Laura Chester has written many volumes of poetry, prose, and nonfiction. Most recently, Willow Creek Press published her first two children’s books, Hiding Glory, and Marvel the Marvelous, as well as Heartbeat for Horses.Donna DeMari and Chester also collaborated on the nonfiction book Holy Personal: Looking for Small Private Places of Worship, with an introduction by Thomas Moore. Publisher’s Weekly called this piece of Americana, “A fascinating, in-depth study of how spirituality can express itself in that most intimate of worlds, the home.” A few of Chester’s other books include Lupus Novice, The Story of the Lake, Kingdom Come, and Sparks. She lives in Patagonia, Arizona, as well as the Berkshires of Massachusetts.


“With vibrant, even sassy language that cajoles and swings, the stories dance along to unknown destinations, each as deliciously complete as the next. Switching up between first-person narrative, experimental writing, even shifting narrative monologues, Chester’s many voices are natural and convincing. The stories are accompanied by the simple, surrealist sketches and mixed-media art of Haeri Yoo, a rising star whose work ranges from the bizarre to the gritty, the erotic to the preternatural; they provide the perfect accompaniment to this book. … A masterful collection of new work from a time-tested author.”

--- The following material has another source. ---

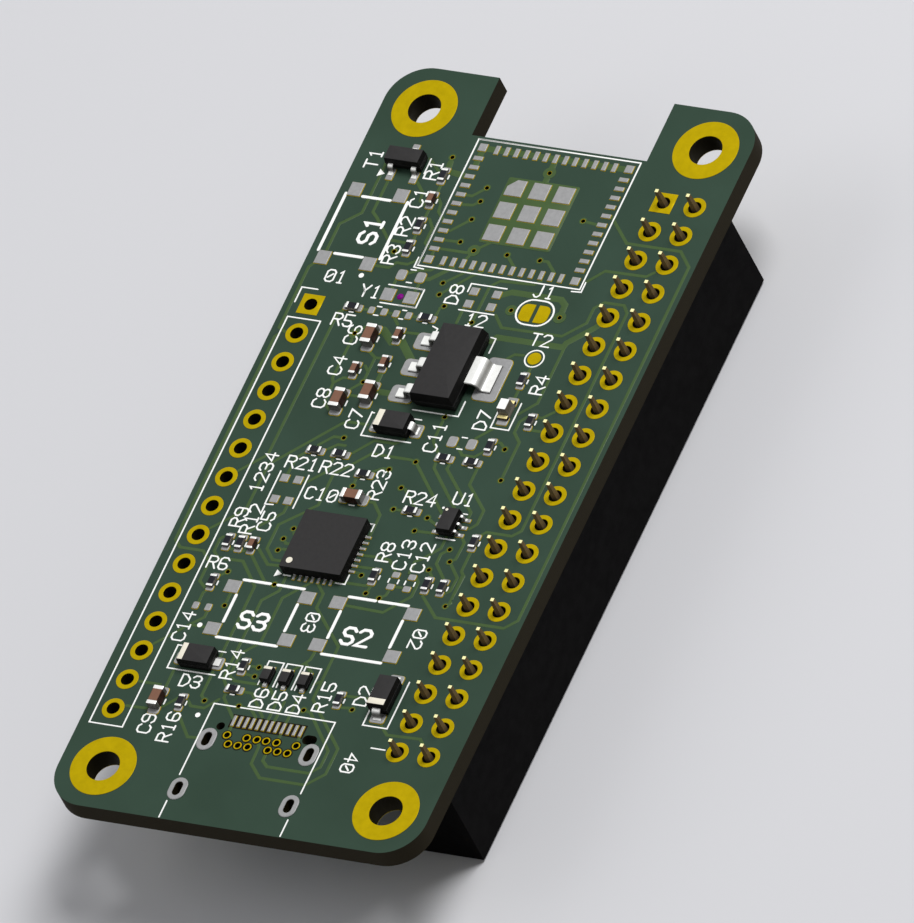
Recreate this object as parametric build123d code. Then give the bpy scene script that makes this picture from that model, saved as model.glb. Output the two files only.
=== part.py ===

Kirkus Discoveries, (read review)

Rancho Weirdo is a wonderful book and will thoroughly enliven any reader of serious fiction.”

—Jim Harrison

“Every one of these compositions is unusual, inventive, entertaining, and sometimes even shocking. Most are to some extent mysterious. Whatever your taste in literature, it seems likely that you'll find something here to whet your appetite for short works.  Echoes of Kafka and Poe and Woody Allen may suggest themselves to a reader's bemusement, but boredom will never be a factor.”

—Joant L. Cannon, Senior Women Web

Rancho Weirdo contains short and powerful bursts of quirky short fiction that will get readers—and even writers—dreaming about new possibilities for American literature, which today seems to be deeper in the doldrums than ever before. Chester’s book is bound to transform your idea of what you can expect from a story strangely and expertly told.”

—Jarret Keene, Tuscon Weekly, “Face the Strange: Laura Chester’s quirky Rancho Weirdo may cause you to dream of new possibilities”

“In this collection of stories, poet Laura Chester explores the boundaries between civilization and nature in surprising, funny, and lyrical ways, making deep statements about man’s inability to fit itself into nature’s puzzle. The strange and charming illustrations by Haeri Yoo enhance the off-kilter surreality of Chester’s stories. Chester’s quirky protagonists and their foibles make for a delightful reading experience, and the characters’ desires and inability to make the best of their odd situations will have many readers shaking their heads in recognition.

“… Chester’s stories are short and sweet but with a bitter afterbite. Like poetry, they tend to be small, dense, and meaningful. They leave readers with a wisp of a feeling that blossoms as one ponders them. The characters can often seem rather flighty and ungrounded, but they are the perfect foils for the heavy theme of man versus the unknown.”

—Maria Mundaca, Hipster Book Club

“At times disturbing or monstrous, other times tender or funny, we are drawn into a world where strange anxieties are explored, misplaced expectations let down, and prejudices exposed. These are not pretty or gentle worlds. … There is a clear sense of voice in all [Chester’s] stories: a Southwest drawl or the voice of a child or teenager and I found the writing fast, vivid and edgy.

“… Rancho Weirdo is a beautifully produced collection. The stories are complemented by 50 beautiful colour drawings by Korean artist Haeri Yoo. These images are simple, stark, oddly violent and sexual, part human, part animal, with sometimes unidentifiable pain. They are not illustrations for the stories, although the disturbing, and sad quality of many of the images reflects something of the themes. These drawings are a real treat and make this collection of short stories quite unique.”